• [Input]
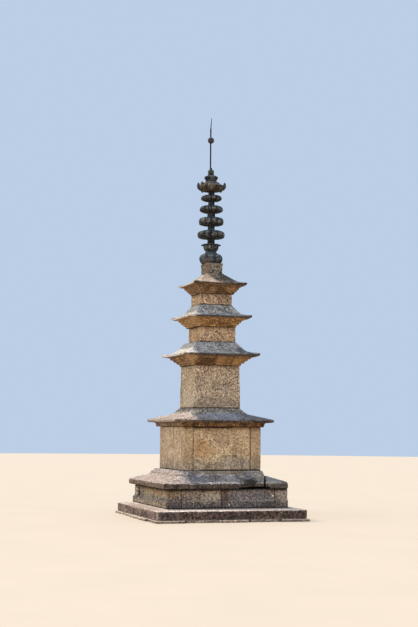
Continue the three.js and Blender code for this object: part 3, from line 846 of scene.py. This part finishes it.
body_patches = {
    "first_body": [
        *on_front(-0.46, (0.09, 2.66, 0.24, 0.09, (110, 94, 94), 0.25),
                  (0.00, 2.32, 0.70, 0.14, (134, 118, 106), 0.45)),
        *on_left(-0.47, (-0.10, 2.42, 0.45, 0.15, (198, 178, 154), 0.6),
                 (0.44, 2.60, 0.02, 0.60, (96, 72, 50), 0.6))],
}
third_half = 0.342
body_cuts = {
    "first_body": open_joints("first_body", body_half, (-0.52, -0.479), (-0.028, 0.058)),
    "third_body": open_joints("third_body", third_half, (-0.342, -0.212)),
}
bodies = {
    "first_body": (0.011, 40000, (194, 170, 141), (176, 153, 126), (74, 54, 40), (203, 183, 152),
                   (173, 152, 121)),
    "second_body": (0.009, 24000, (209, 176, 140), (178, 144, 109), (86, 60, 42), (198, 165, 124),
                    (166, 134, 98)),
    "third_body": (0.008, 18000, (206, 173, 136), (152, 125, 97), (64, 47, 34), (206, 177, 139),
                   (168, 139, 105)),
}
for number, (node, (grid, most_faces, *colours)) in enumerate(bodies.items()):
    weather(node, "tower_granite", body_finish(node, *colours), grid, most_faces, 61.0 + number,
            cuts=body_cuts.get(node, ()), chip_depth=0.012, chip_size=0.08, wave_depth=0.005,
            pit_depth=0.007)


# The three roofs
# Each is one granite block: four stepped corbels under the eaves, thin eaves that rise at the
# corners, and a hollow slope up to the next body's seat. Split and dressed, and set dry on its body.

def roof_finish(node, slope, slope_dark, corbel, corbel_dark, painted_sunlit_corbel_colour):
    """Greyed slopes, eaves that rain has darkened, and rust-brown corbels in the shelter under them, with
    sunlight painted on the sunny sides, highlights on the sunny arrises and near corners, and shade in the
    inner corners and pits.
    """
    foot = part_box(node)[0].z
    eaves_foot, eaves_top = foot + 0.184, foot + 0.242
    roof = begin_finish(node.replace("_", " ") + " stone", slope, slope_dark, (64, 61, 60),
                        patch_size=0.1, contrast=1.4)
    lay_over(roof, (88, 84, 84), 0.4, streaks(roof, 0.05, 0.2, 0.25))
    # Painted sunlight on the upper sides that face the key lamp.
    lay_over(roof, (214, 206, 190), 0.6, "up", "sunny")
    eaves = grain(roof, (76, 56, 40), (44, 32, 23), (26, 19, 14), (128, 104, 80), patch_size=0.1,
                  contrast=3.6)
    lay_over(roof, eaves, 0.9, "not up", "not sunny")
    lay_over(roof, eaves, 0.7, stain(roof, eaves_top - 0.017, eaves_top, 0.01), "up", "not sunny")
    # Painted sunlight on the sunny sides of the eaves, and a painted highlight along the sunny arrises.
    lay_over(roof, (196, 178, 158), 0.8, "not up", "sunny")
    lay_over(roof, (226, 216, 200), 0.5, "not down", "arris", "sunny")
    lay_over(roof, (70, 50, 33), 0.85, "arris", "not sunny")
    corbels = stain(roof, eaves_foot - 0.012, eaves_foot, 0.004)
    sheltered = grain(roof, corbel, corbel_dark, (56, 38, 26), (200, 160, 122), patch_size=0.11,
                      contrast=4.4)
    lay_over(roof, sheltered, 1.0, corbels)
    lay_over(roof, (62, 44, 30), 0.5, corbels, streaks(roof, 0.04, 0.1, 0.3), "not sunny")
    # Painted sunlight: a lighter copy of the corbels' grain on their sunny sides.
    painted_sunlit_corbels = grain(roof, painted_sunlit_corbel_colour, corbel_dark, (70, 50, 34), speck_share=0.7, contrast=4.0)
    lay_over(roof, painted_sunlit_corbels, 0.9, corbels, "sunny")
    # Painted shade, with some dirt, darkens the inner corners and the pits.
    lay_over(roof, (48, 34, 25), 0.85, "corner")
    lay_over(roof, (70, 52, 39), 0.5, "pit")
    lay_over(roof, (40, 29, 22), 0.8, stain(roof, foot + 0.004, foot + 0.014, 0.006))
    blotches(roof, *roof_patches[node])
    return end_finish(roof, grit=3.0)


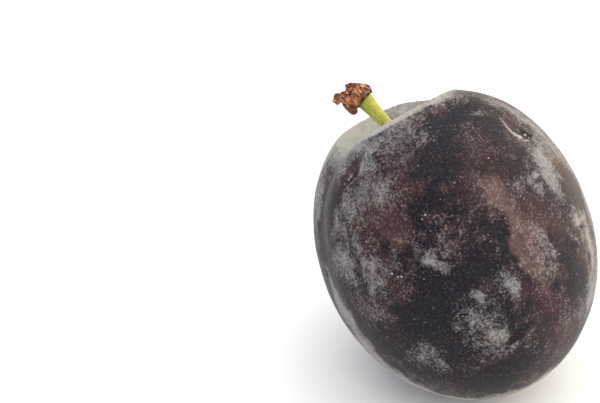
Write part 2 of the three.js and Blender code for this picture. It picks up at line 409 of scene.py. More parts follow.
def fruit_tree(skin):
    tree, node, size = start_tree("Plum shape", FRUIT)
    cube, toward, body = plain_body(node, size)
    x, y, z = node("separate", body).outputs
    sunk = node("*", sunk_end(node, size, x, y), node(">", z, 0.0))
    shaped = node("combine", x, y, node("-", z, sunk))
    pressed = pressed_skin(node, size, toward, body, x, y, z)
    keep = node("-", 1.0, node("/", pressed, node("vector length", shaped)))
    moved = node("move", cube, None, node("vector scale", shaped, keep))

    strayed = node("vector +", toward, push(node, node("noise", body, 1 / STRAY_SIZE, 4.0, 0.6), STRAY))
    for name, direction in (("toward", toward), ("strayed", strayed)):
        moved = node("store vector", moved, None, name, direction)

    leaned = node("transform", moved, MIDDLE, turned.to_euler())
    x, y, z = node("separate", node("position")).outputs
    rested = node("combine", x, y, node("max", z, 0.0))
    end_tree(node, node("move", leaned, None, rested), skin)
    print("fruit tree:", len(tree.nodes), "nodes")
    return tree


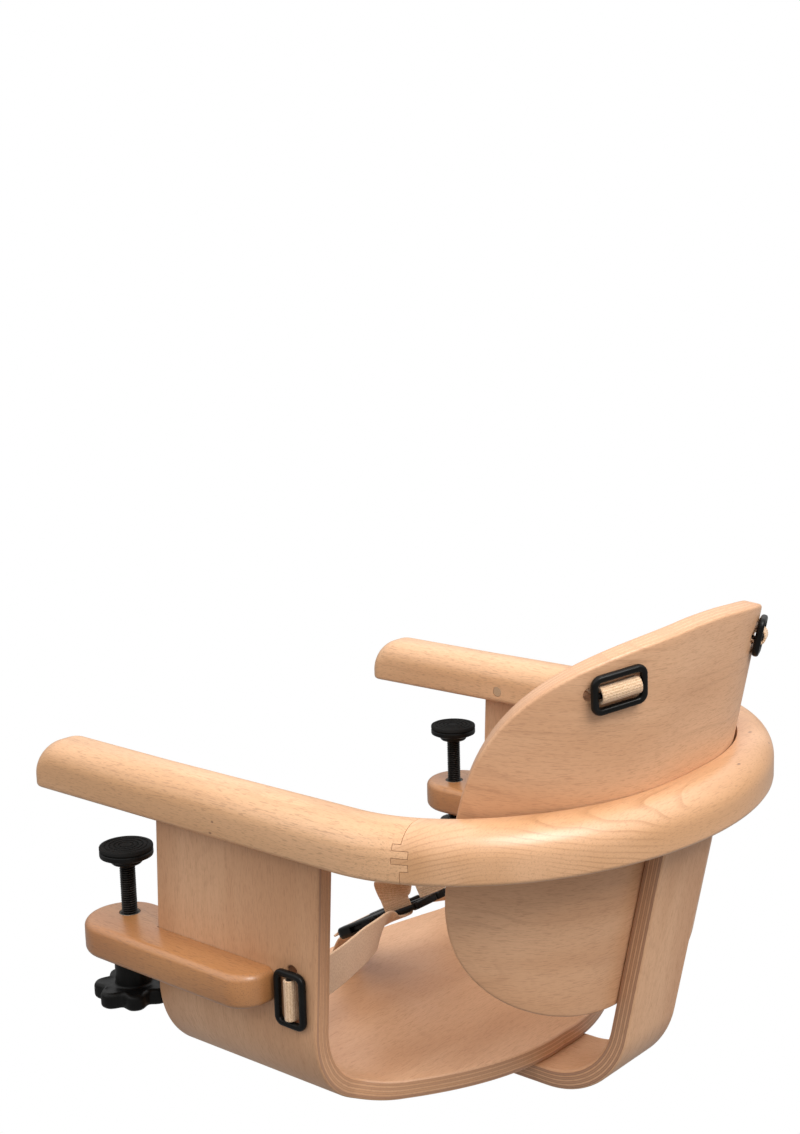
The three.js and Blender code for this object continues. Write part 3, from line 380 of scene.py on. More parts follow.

• [Work to be completed] Go through the listing and print each line exactly as it appears.

• [Output of the exercise]
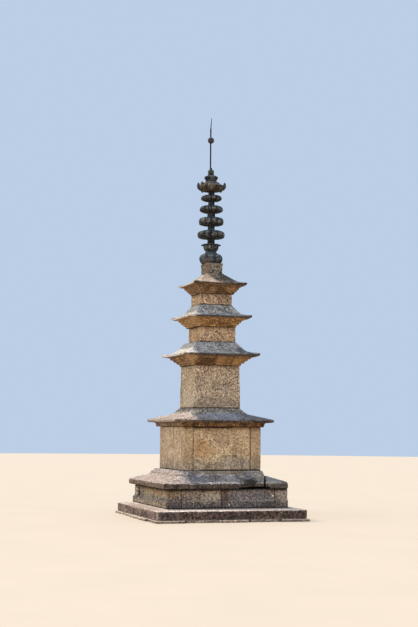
Continue the three.js and Blender code for this object: part 3, from line 846 of scene.py. This part finishes it.
body_patches = {
    "first_body": [
        *on_front(-0.46, (0.09, 2.66, 0.24, 0.09, (110, 94, 94), 0.25),
                  (0.00, 2.32, 0.70, 0.14, (134, 118, 106), 0.45)),
        *on_left(-0.47, (-0.10, 2.42, 0.45, 0.15, (198, 178, 154), 0.6),
                 (0.44, 2.60, 0.02, 0.60, (96, 72, 50), 0.6))],
}
third_half = 0.342
body_cuts = {
    "first_body": open_joints("first_body", body_half, (-0.52, -0.479), (-0.028, 0.058)),
    "third_body": open_joints("third_body", third_half, (-0.342, -0.212)),
}
bodies = {
    "first_body": (0.011, 40000, (194, 170, 141), (176, 153, 126), (74, 54, 40), (203, 183, 152),
                   (173, 152, 121)),
    "second_body": (0.009, 24000, (209, 176, 140), (178, 144, 109), (86, 60, 42), (198, 165, 124),
                    (166, 134, 98)),
    "third_body": (0.008, 18000, (206, 173, 136), (152, 125, 97), (64, 47, 34), (206, 177, 139),
                   (168, 139, 105)),
}
for number, (node, (grid, most_faces, *colours)) in enumerate(bodies.items()):
    weather(node, "tower_granite", body_finish(node, *colours), grid, most_faces, 61.0 + number,
            cuts=body_cuts.get(node, ()), chip_depth=0.012, chip_size=0.08, wave_depth=0.005,
            pit_depth=0.007)


# The three roofs
# Each is one granite block: four stepped corbels under the eaves, thin eaves that rise at the
# corners, and a hollow slope up to the next body's seat. Split and dressed, and set dry on its body.

def roof_finish(node, slope, slope_dark, corbel, corbel_dark, painted_sunlit_corbel_colour):
    """Greyed slopes, eaves that rain has darkened, and rust-brown corbels in the shelter under them, with
    sunlight painted on the sunny sides, highlights on the sunny arrises and near corners, and shade in the
    inner corners and pits.
    """
    foot = part_box(node)[0].z
    eaves_foot, eaves_top = foot + 0.184, foot + 0.242
    roof = begin_finish(node.replace("_", " ") + " stone", slope, slope_dark, (64, 61, 60),
                        patch_size=0.1, contrast=1.4)
    lay_over(roof, (88, 84, 84), 0.4, streaks(roof, 0.05, 0.2, 0.25))
    # Painted sunlight on the upper sides that face the key lamp.
    lay_over(roof, (214, 206, 190), 0.6, "up", "sunny")
    eaves = grain(roof, (76, 56, 40), (44, 32, 23), (26, 19, 14), (128, 104, 80), patch_size=0.1,
                  contrast=3.6)
    lay_over(roof, eaves, 0.9, "not up", "not sunny")
    lay_over(roof, eaves, 0.7, stain(roof, eaves_top - 0.017, eaves_top, 0.01), "up", "not sunny")
    # Painted sunlight on the sunny sides of the eaves, and a painted highlight along the sunny arrises.
    lay_over(roof, (196, 178, 158), 0.8, "not up", "sunny")
    lay_over(roof, (226, 216, 200), 0.5, "not down", "arris", "sunny")
    lay_over(roof, (70, 50, 33), 0.85, "arris", "not sunny")
    corbels = stain(roof, eaves_foot - 0.012, eaves_foot, 0.004)
    sheltered = grain(roof, corbel, corbel_dark, (56, 38, 26), (200, 160, 122), patch_size=0.11,
                      contrast=4.4)
    lay_over(roof, sheltered, 1.0, corbels)
    lay_over(roof, (62, 44, 30), 0.5, corbels, streaks(roof, 0.04, 0.1, 0.3), "not sunny")
    # Painted sunlight: a lighter copy of the corbels' grain on their sunny sides.
    painted_sunlit_corbels = grain(roof, painted_sunlit_corbel_colour, corbel_dark, (70, 50, 34), speck_share=0.7, contrast=4.0)
    lay_over(roof, painted_sunlit_corbels, 0.9, corbels, "sunny")
    # Painted shade, with some dirt, darkens the inner corners and the pits.
    lay_over(roof, (48, 34, 25), 0.85, "corner")
    lay_over(roof, (70, 52, 39), 0.5, "pit")
    lay_over(roof, (40, 29, 22), 0.8, stain(roof, foot + 0.004, foot + 0.014, 0.006))
    blotches(roof, *roof_patches[node])
    return end_finish(roof, grit=3.0)


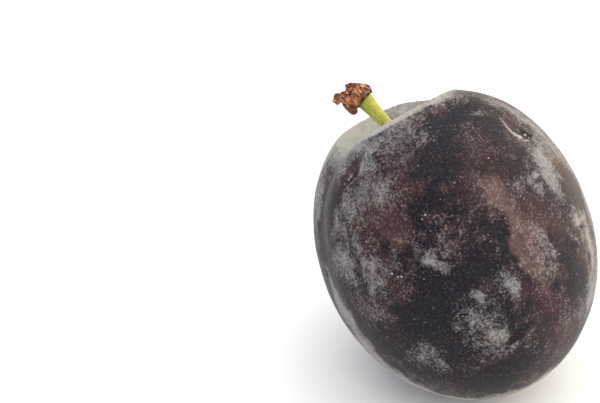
Write part 2 of the three.js and Blender code for this picture. It picks up at line 409 of scene.py. More parts follow.
def fruit_tree(skin):
    tree, node, size = start_tree("Plum shape", FRUIT)
    cube, toward, body = plain_body(node, size)
    x, y, z = node("separate", body).outputs
    sunk = node("*", sunk_end(node, size, x, y), node(">", z, 0.0))
    shaped = node("combine", x, y, node("-", z, sunk))
    pressed = pressed_skin(node, size, toward, body, x, y, z)
    keep = node("-", 1.0, node("/", pressed, node("vector length", shaped)))
    moved = node("move", cube, None, node("vector scale", shaped, keep))

    strayed = node("vector +", toward, push(node, node("noise", body, 1 / STRAY_SIZE, 4.0, 0.6), STRAY))
    for name, direction in (("toward", toward), ("strayed", strayed)):
        moved = node("store vector", moved, None, name, direction)

    leaned = node("transform", moved, MIDDLE, turned.to_euler())
    x, y, z = node("separate", node("position")).outputs
    rested = node("combine", x, y, node("max", z, 0.0))
    end_tree(node, node("move", leaned, None, rested), skin)
    print("fruit tree:", len(tree.nodes), "nodes")
    return tree


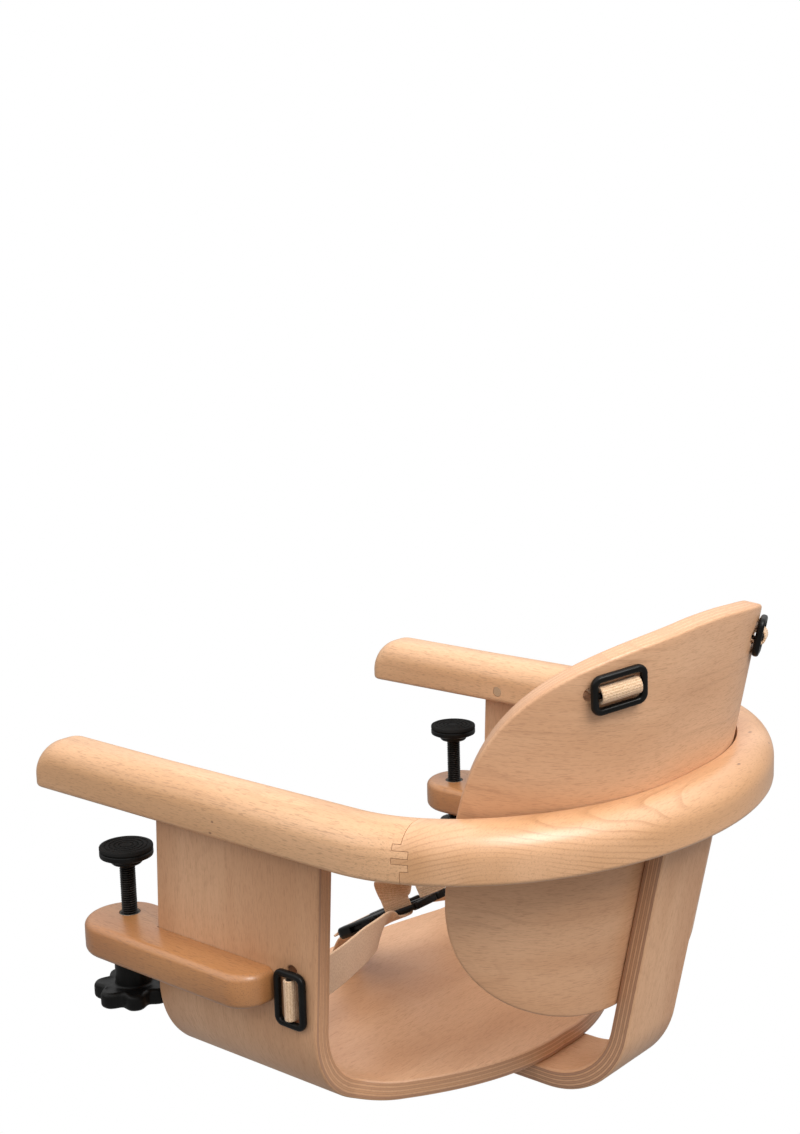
The three.js and Blender code for this object continues. Write part 3, from line 380 of scene.py on. More parts follow.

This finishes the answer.